Return the first line, the line containing "PILOT_RADIUS = 1.4", and every line between them, exactly as they stand.

-- BEGIN --

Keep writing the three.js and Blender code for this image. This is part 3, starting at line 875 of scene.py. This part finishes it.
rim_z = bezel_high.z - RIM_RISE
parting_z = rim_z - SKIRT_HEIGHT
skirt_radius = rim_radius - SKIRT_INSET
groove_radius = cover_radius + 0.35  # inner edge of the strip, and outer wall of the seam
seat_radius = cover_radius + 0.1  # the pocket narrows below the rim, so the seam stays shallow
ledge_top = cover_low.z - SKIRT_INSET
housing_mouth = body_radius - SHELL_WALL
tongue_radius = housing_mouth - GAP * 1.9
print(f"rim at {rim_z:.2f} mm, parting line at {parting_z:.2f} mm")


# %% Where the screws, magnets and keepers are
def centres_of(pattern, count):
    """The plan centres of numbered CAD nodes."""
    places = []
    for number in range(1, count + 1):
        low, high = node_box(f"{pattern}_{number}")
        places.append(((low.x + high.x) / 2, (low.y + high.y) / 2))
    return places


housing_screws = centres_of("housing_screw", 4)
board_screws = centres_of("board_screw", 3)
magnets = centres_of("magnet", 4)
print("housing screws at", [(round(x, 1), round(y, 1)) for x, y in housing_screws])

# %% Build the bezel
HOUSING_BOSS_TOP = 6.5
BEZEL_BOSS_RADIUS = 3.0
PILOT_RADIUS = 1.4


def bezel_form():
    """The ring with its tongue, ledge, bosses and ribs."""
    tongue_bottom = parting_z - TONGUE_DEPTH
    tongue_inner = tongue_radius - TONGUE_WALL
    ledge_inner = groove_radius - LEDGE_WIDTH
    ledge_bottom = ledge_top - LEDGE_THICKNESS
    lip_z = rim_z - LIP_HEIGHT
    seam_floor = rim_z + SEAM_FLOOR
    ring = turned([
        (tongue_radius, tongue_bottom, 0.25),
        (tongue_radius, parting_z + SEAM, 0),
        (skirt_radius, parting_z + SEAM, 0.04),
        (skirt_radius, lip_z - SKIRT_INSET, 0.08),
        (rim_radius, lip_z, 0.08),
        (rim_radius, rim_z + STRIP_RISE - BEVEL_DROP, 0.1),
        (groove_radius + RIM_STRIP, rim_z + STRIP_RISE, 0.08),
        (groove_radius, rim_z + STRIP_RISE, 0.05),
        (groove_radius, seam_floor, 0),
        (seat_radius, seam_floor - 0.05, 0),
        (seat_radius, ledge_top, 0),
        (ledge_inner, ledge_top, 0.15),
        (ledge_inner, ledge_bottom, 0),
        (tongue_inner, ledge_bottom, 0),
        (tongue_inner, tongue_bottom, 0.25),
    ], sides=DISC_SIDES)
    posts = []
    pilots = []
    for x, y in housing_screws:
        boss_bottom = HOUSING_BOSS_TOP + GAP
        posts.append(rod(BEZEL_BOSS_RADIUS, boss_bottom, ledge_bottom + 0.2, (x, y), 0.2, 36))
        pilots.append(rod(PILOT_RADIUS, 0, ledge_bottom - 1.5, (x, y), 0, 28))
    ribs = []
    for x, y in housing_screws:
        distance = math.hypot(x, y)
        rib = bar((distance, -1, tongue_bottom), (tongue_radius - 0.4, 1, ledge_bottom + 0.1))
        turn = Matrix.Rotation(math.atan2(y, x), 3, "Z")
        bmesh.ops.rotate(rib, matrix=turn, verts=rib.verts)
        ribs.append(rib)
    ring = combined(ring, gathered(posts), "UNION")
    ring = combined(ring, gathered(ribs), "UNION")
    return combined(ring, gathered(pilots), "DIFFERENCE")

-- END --

#### [SOLUTION TO THIS PROBLEM]
Keep writing the three.js and Blender code for this image. This is part 3, starting at line 875 of scene.py. This part finishes it.
rim_z = bezel_high.z - RIM_RISE
parting_z = rim_z - SKIRT_HEIGHT
skirt_radius = rim_radius - SKIRT_INSET
groove_radius = cover_radius + 0.35  # inner edge of the strip, and outer wall of the seam
seat_radius = cover_radius + 0.1  # the pocket narrows below the rim, so the seam stays shallow
ledge_top = cover_low.z - SKIRT_INSET
housing_mouth = body_radius - SHELL_WALL
tongue_radius = housing_mouth - GAP * 1.9
print(f"rim at {rim_z:.2f} mm, parting line at {parting_z:.2f} mm")


# %% Where the screws, magnets and keepers are
def centres_of(pattern, count):
    """The plan centres of numbered CAD nodes."""
    places = []
    for number in range(1, count + 1):
        low, high = node_box(f"{pattern}_{number}")
        places.append(((low.x + high.x) / 2, (low.y + high.y) / 2))
    return places


housing_screws = centres_of("housing_screw", 4)
board_screws = centres_of("board_screw", 3)
magnets = centres_of("magnet", 4)
print("housing screws at", [(round(x, 1), round(y, 1)) for x, y in housing_screws])

# %% Build the bezel
HOUSING_BOSS_TOP = 6.5
BEZEL_BOSS_RADIUS = 3.0
PILOT_RADIUS = 1.4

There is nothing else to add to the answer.